== Information supplied
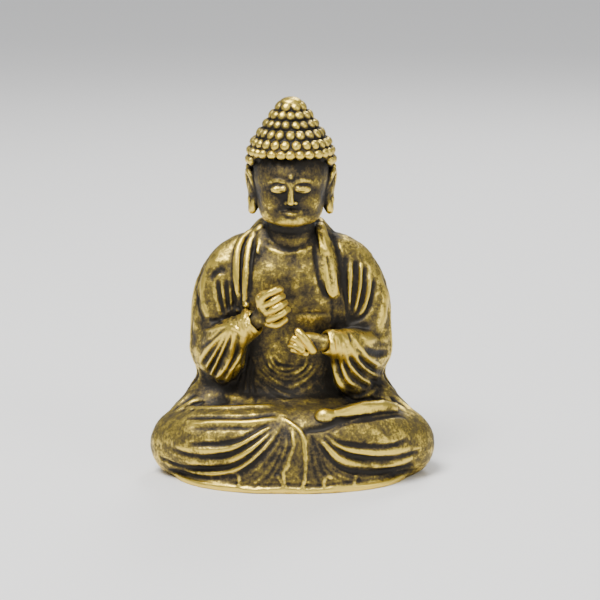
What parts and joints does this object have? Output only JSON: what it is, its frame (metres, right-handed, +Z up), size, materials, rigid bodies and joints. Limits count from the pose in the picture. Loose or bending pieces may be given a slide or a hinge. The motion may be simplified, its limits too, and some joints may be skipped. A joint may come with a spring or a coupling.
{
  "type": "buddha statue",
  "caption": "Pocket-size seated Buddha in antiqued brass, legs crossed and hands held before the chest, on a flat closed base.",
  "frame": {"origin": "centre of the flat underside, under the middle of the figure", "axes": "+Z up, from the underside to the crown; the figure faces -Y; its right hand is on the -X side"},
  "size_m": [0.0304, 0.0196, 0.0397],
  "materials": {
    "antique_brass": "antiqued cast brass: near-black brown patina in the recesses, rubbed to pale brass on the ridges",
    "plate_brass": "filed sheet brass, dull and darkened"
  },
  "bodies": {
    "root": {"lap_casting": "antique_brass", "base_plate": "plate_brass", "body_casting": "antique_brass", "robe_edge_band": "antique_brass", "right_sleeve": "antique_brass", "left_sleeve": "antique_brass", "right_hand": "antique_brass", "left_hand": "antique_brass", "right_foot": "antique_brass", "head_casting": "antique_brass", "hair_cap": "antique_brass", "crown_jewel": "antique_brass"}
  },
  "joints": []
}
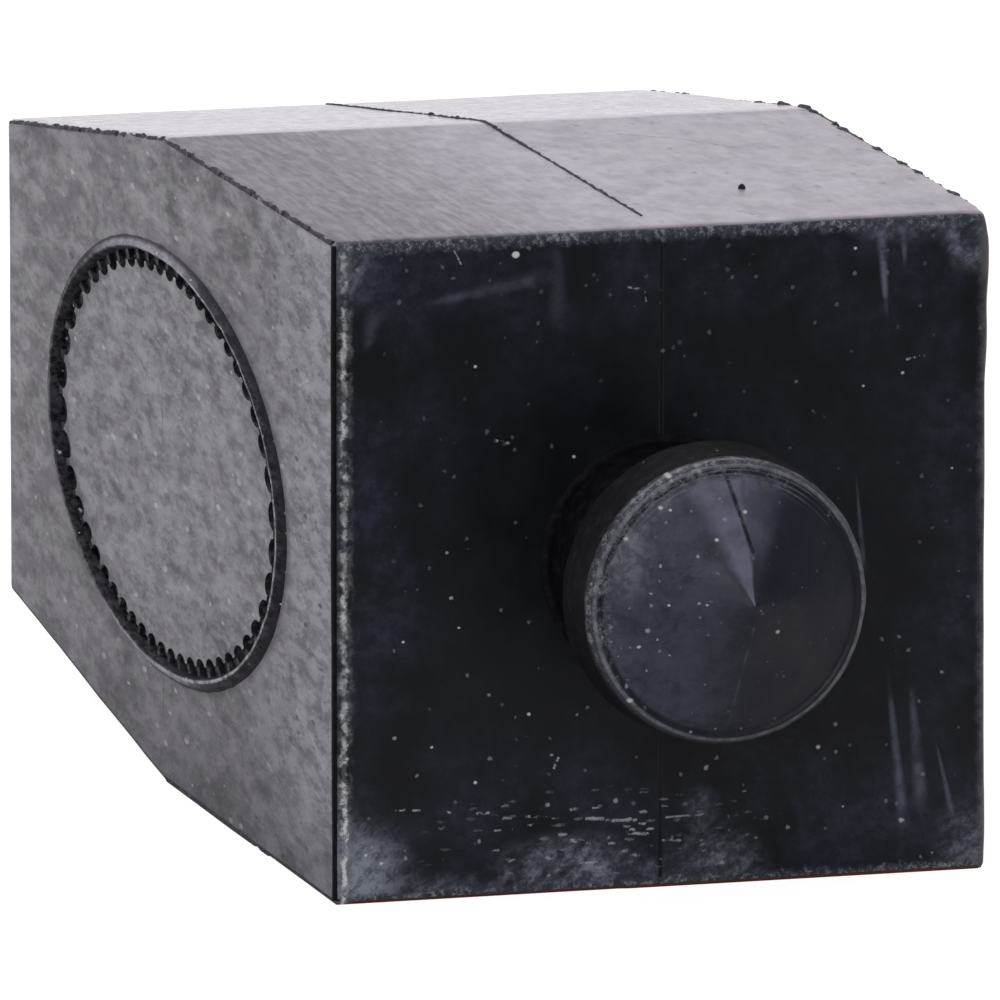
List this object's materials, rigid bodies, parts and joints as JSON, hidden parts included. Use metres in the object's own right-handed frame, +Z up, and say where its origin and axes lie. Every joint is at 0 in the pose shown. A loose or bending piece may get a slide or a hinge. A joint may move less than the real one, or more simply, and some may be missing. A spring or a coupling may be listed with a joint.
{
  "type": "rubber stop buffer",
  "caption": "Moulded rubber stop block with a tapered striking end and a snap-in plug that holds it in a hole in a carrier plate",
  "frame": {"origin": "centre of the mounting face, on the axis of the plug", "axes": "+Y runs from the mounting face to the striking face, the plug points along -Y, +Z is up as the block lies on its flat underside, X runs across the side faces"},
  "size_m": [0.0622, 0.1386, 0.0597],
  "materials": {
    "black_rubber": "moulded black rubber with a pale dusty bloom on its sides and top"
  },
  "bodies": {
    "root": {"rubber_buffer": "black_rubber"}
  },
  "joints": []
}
====
### Work required:
Return all of the entries exactly as they were supplied.

### Final result:
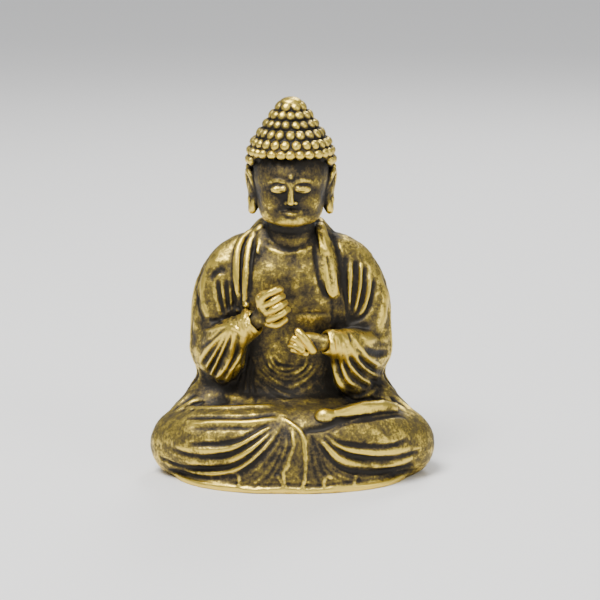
What parts and joints does this object have? Output only JSON: what it is, its frame (metres, right-handed, +Z up), size, materials, rigid bodies and joints. Limits count from the pose in the picture. Loose or bending pieces may be given a slide or a hinge. The motion may be simplified, its limits too, and some joints may be skipped. A joint may come with a spring or a coupling.
{
  "type": "buddha statue",
  "caption": "Pocket-size seated Buddha in antiqued brass, legs crossed and hands held before the chest, on a flat closed base.",
  "frame": {"origin": "centre of the flat underside, under the middle of the figure", "axes": "+Z up, from the underside to the crown; the figure faces -Y; its right hand is on the -X side"},
  "size_m": [0.0304, 0.0196, 0.0397],
  "materials": {
    "antique_brass": "antiqued cast brass: near-black brown patina in the recesses, rubbed to pale brass on the ridges",
    "plate_brass": "filed sheet brass, dull and darkened"
  },
  "bodies": {
    "root": {"lap_casting": "antique_brass", "base_plate": "plate_brass", "body_casting": "antique_brass", "robe_edge_band": "antique_brass", "right_sleeve": "antique_brass", "left_sleeve": "antique_brass", "right_hand": "antique_brass", "left_hand": "antique_brass", "right_foot": "antique_brass", "head_casting": "antique_brass", "hair_cap": "antique_brass", "crown_jewel": "antique_brass"}
  },
  "joints": []
}
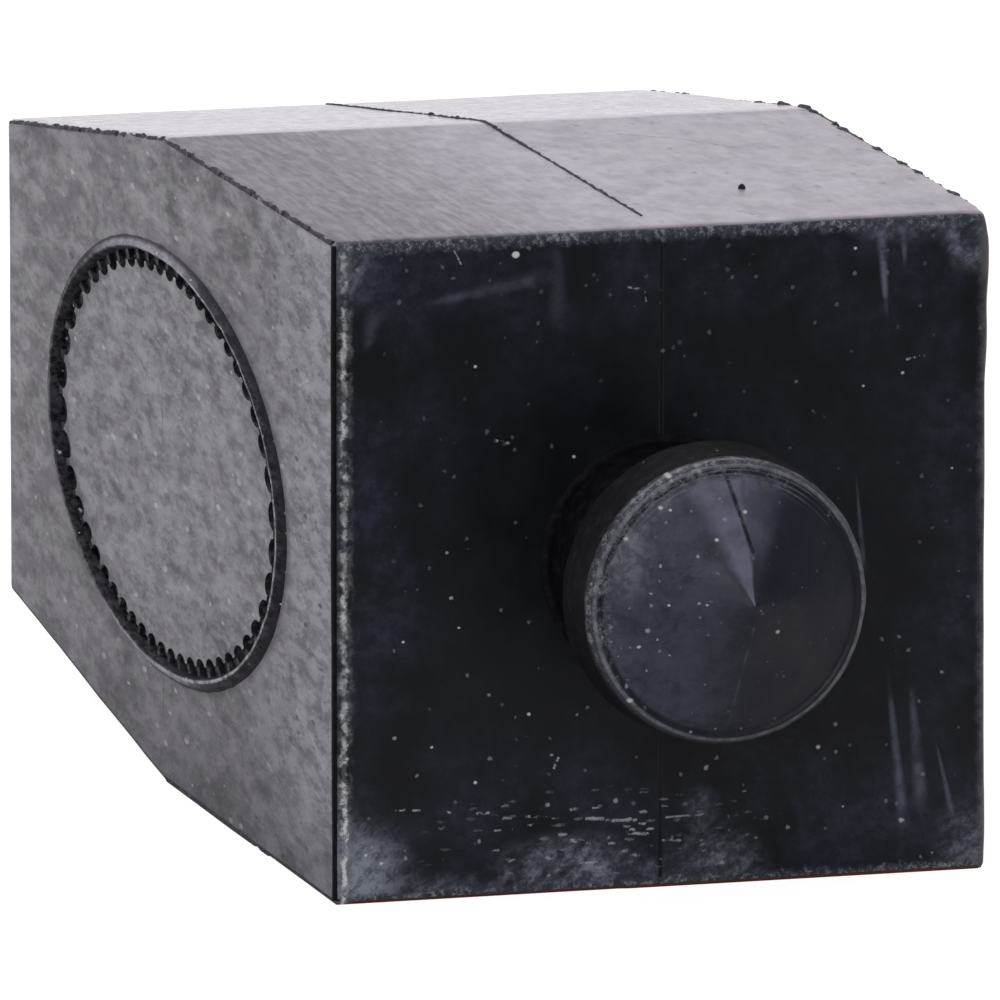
List this object's materials, rigid bodies, parts and joints as JSON, hidden parts included. Use metres in the object's own right-handed frame, +Z up, and say where its origin and axes lie. Every joint is at 0 in the pose shown. A loose or bending piece may get a slide or a hinge. A joint may move less than the real one, or more simply, and some may be missing. A spring or a coupling may be listed with a joint.
{
  "type": "rubber stop buffer",
  "caption": "Moulded rubber stop block with a tapered striking end and a snap-in plug that holds it in a hole in a carrier plate",
  "frame": {"origin": "centre of the mounting face, on the axis of the plug", "axes": "+Y runs from the mounting face to the striking face, the plug points along -Y, +Z is up as the block lies on its flat underside, X runs across the side faces"},
  "size_m": [0.0622, 0.1386, 0.0597],
  "materials": {
    "black_rubber": "moulded black rubber with a pale dusty bloom on its sides and top"
  },
  "bodies": {
    "root": {"rubber_buffer": "black_rubber"}
  },
  "joints": []
}